CS224W Machine Learning with Graphs

Lecture 6

Title: Message Passing and Node Classification
Date: 2020. 04. 09 (THU) ~ 2020. 04. 13 (MON)
Materials: Slides YouTube

Node Classification

• Main question: How to predict labels of unlabeled nodes with some labeled nodes
• Collective classification
  • Intuition: Correlations exist in networks
  • Relational classification, Iterative classification, Belief propagation

Correlations in Networks

• Homophily
  • Characteristic of nodes determine the edge(connection)
  • Individuals to associate and bond with similar others
• Influence
  • Connections determine characteristic of nodes
  • Social connections can influence the individual characteristics
• Confounding
  • Other factor(environment) determines both of characteristic of nodes and connections

Classification with Network Data(Binary Classification / Homophily network)

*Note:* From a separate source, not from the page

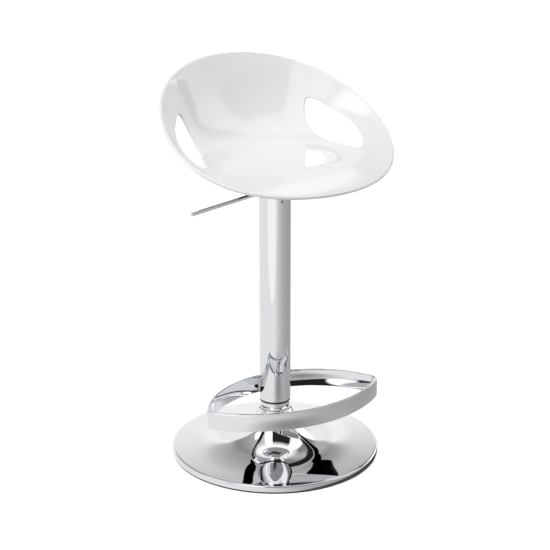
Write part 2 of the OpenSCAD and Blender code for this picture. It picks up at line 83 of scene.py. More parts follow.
class Nodes:
    """A short way to write a node tree."""

    def __init__(self, tree):
        self.tree = tree
        tree.nodes.clear()

    def add(self, kind, inputs=None, **settings):
        node = self.tree.nodes.new(kind)
        for name, value in settings.items():
            setattr(node, name, value)
        for name, value in (inputs or {}).items():
            self.put(node.inputs[name], value)
        return node

    def put(self, socket, value):
        if isinstance(value, bpy.types.NodeSocket):
            self.tree.links.new(value, socket)
        else:
            socket.default_value = value

    def math(self, operation, a, b=0.0, c=0.0):
        return self.add("ShaderNodeMath", {0: a, 1: b, 2: c}, operation=operation).outputs[0]

    def noise(self, vector, scale, detail, rough):
        inputs = {"Vector": vector, "Scale": scale, "Detail": detail, "Roughness": rough}
        return self.add("ShaderNodeTexNoise", inputs).outputs["Fac"]

    def spread(self, value, low, high, start=0.3, stop=0.7):
        """Maps value from start..stop to low..high."""
        node = self.add("ShaderNodeMapRange", {"Value": value, "From Min": start, "From Max": stop,
                                               "To Min": low, "To Max": high})
        return node.outputs["Result"]

    def mix_color(self, share, a, b):
        node = self.add("ShaderNodeMix", data_type="RGBA")
        self.put(node.inputs[0], share)
        self.put(node.inputs[6], a)
        self.put(node.inputs[7], b)
        return node.outputs[2]

    def mix_value(self, share, a, b):
        node = self.add("ShaderNodeMix", data_type="FLOAT")
        self.put(node.inputs[0], share)
        self.put(node.inputs[2], a)
        self.put(node.inputs[3], b)
        return node.outputs[0]

    def bump(self, height, strength, distance):
        inputs = {"Height": height, "Strength": strength, "Distance": distance}
        return self.add("ShaderNodeBump", inputs).outputs["Normal"]

    def levels(self, value, *stops):
        """Straight lines through (place, level) stops, for a value from -1 to 1."""
        curve = self.add("ShaderNodeFloatCurve", {"Value": self.math("MULTIPLY_ADD", value, 0.5, 0.5)})
        places = [((place + 1) / 2, level / LEVEL_TOP) for place, level in stops]
        curve.mapping.extend = "HORIZONTAL"
        points = curve.mapping.curves[0].points
        for place, level in places[1:-1]:
            points.new(place, level)
        points[0].location = places[0]
        points[-1].location = places[-1]
        for point in points:
            point.handle_type = "VECTOR"
        curve.mapping.update()
        return self.math("MULTIPLY", curve.outputs[0], LEVEL_TOP)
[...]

• Similar nodes are typically close together or directly connected

• Guilt -by-association

  • Using Feature of \(O\)(object in network), Label of the \(O\)’s neighborhood, Feature of \(O\)’s neighborhood

• Markov Assumption

  • the label \(Y_i\) depends on the labels of its neighbors \(N_i\)
  • \[P(Y_i|i) = P(Y_i|N_i)\]

Collective classification

• Steps
  1. Local classifier: Assign initial labels
     • Standard classification task(only use node attributes)
  2. Relational classifier: Capture correlations
  3. Collective inference: Propagate correlations through network
     • Iterate until the inconsistency between neighboring labels is minimized

• Relational classifier

  • Probability of \(Y_i\)(class/label of \(i\)) is a weighted average of probability of its neighbors
  • Labeled nodes initialize true label \(Y\)

  

  • Unlabeled nodes initialize \(Y\) uniformly

  

  • Update all nodes in a random order until convergence(or until maximum # of iterations)
    • \(P(Y_i = c) = { {1}\over{\left\vert N_i \right\vert}}\sum_{(i, j)\in{E}}W(i, j)P(Y_i = c) = { {1}\over{\sum_{\{(i,j)\}\in{E}}W(i,j)}}\sum_{(i, j)\in{E}}W(i, j)P(Y_i = c)\) where \(c\) is label, \(\left\vert{N_i}\right\vert\) is the # of neighbors \(W(i, j)\) is the edge strength(weight)

  

  

  • Doesn’t determine the label of node 4. It’s a bridge node of the two groups

Iterative classification

• Using attributes and label both
• Train a classifier using Attributes vector(\(a_i\))
• Steps
  1. Training
     • Covert each node \(i\) to a flat vector \(a_i\)
     • Train the classifiers
     • There are two different classifier
       • Classifier trained only attributes vector
       • Classifier trained attributes and link vector
  2. Bootstrap phase
     • Use local classifier \(f(a_i)\) to compute best value for \(Y_i\)
  3. Iteration phase
     • Update node vector \(a_i\) (Typically update information about link)
     • Update label \(Y_i\) to \(f(a_i)\)
     • Continue this step until convergence

Application of iterative classification framework

• fake reviewer/review detection
• Easy to fake: Behavioral analysis(individual behaviors), Language analysis(content of review)
• Hard to fake: graph structure(relationships between reviewers, reviews, stores)
• Bipartite rating graph(positive review is +1 rating, negative review is -1 rating)
• Fairness(\(F(u)\)), Goodness(\(G(p)\)), Reliability(\(R(u, p)\))
  • \[F(u) = { {\sum_{ {(u,p)}\in{Out(u)}} R(u, p)} \over {|out(u)|}}\]
  • \[G(p) = { {\sum_{ {(u, p)} \in {In(p)}} \cdot score(u, p)}\over{|In(p)|}}\]
  • \[R(u, p) = { { {1} \over {y_1+y_2}} (y_1 \cdot F(u)) + y_2 \cdot (1- { {|score(u, p) - G(p)|} \over {2}}) }\]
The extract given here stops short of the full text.